- DATA BLOCK
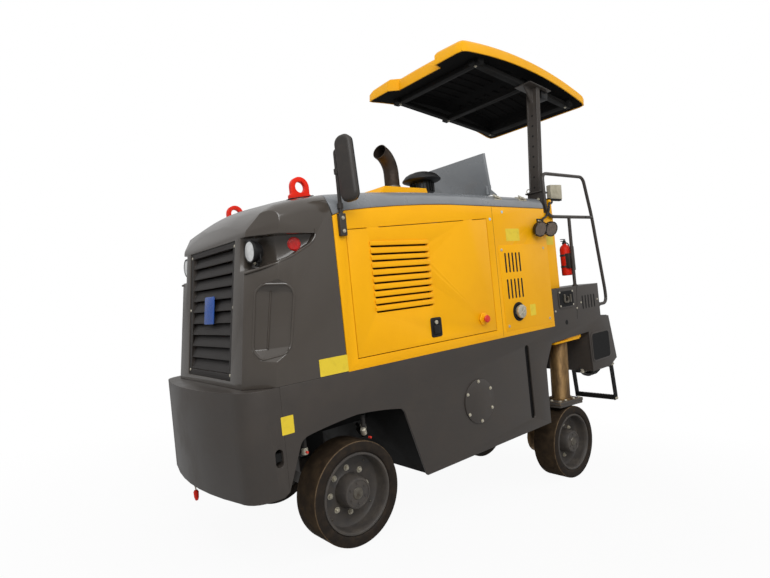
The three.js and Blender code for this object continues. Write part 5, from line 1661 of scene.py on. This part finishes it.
# ---- Operators ----------------------------------------------------------------------------------
def operator(name, label, work, group=None):
    """One operator that runs one group of work, with its settings where it has some, and fails aloud."""

    def execute(self, context):
        if group:
            work(getattr(context.scene, group))
        else:
            work()
        return {"FINISHED"}

    about = {"bl_idname": "planer." + name, "bl_label": label, "__doc__": work.__doc__}
    return type("PLANER_OT_" + name, (bpy.types.Operator,), {**about, "execute": execute})


def build_stage(settings):
    """Sets the camera, lights and pale floor."""
    bpy.context.scene.view_settings.view_transform = "Standard"
    set_camera()
    pale_world(settings.sky)
    pale_floor(settings.floor_white)
    power = settings.key_power
    soft_light("key", power, (4.5, 3.0), (4.6, -3.0, 4.4), 0.5)
    soft_light("fill", power * 0.4, (4.0, 4.0), (-4.2, -3.0, 3.2), 0.05)
    soft_light("rear", power * 0.45, (4.0, 3.0), (1.5, 5.2, 3.8), 0.12)


STEPS = (
    ("paints", "Paints", mix_paints, "planer_colours"),
    ("stage", "Stage", build_stage, "planer_stage"),
    ("nose", "Nose", dress_nose),
    ("grille", "Grille", dress_grille),
    ("lamps", "Lamps", dress_headlamps),
    ("doors", "Engine doors", dress_doors),
    ("panels", "Side panels", dress_side_panels),
    ("chassis", "Chassis", dress_chassis),
    ("hood", "Hood", dress_hood),
    ("mirror", "Mirror", dress_mirror),
    ("gear", "Running gear", dress_running_gear),
    ("fittings", "Fittings", dress_fittings),
    ("platform", "Platform", dress_platform, "planer_sizes"),
    ("corner", "Rear corner", dress_rear_corner),
    ("seat", "Seat", dress_seat),
    ("canopy", "Canopy", dress_canopy, "planer_sizes"),
    ("drum", "Cutter drum", dress_drum, "planer_sizes"),
    ("wheels", "Wheels", dress_wheels, "planer_sizes"),
)
OPERATORS = [operator(*step) for step in STEPS]


class PLANER_PT_panel(bpy.types.Panel):
    """Lists the machine's settings and the steps that dress it."""

    bl_idname = "PLANER_PT_panel"
    bl_label = "Cold planer"
    bl_space_type = "VIEW_3D"
    bl_region_type = "UI"
    bl_category = "Planer"

    def draw(self, context):
        for group in GROUPS:
            settings = getattr(context.scene, group)
            box_layout = self.layout.box()
            for name in settings.__annotations__:
                box_layout.prop(settings, name)
        for step in OPERATORS:
            self.layout.operator(step.bl_idname)


GROUPS = {"planer_colours": PlanerColours, "planer_sizes": PlanerSizes, "planer_stage": PlanerStage}
CLASSES = [*GROUPS.values(), *OPERATORS, PLANER_PT_panel]


def register():
    for each in CLASSES:
        bpy.utils.register_class(each)
    for name, group in GROUPS.items():
        setattr(bpy.types.Scene, name, PointerProperty(type=group))


def unregister():
    for name in GROUPS:
        delattr(bpy.types.Scene, name)
    for each in reversed(CLASSES):
        bpy.utils.unregister_class(each)


def main():
    """Dresses the whole machine and notes its size."""
    register()
    for name, *_ in STEPS:
        getattr(bpy.ops.planer, name)()


if __name__ == "__main__":
    main()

- GIVEN REQUEST
Write out exactly, please, the lines beginning at the start of the material and ending with the line that holds "5.2, 3.8), 0.12)", both included.

- THE RESULT
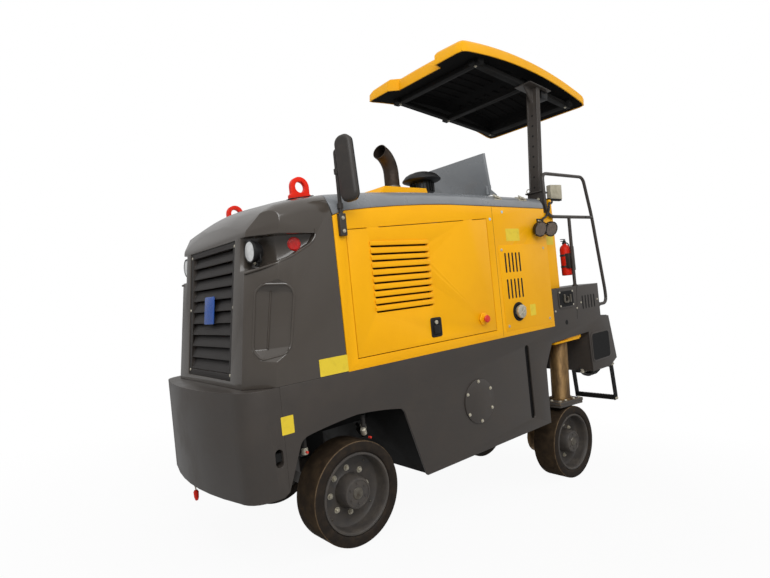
The three.js and Blender code for this object continues. Write part 5, from line 1661 of scene.py on. This part finishes it.
# ---- Operators ----------------------------------------------------------------------------------
def operator(name, label, work, group=None):
    """One operator that runs one group of work, with its settings where it has some, and fails aloud."""

    def execute(self, context):
        if group:
            work(getattr(context.scene, group))
        else:
            work()
        return {"FINISHED"}

    about = {"bl_idname": "planer." + name, "bl_label": label, "__doc__": work.__doc__}
    return type("PLANER_OT_" + name, (bpy.types.Operator,), {**about, "execute": execute})


def build_stage(settings):
    """Sets the camera, lights and pale floor."""
    bpy.context.scene.view_settings.view_transform = "Standard"
    set_camera()
    pale_world(settings.sky)
    pale_floor(settings.floor_white)
    power = settings.key_power
    soft_light("key", power, (4.5, 3.0), (4.6, -3.0, 4.4), 0.5)
    soft_light("fill", power * 0.4, (4.0, 4.0), (-4.2, -3.0, 3.2), 0.05)
    soft_light("rear", power * 0.45, (4.0, 3.0), (1.5, 5.2, 3.8), 0.12)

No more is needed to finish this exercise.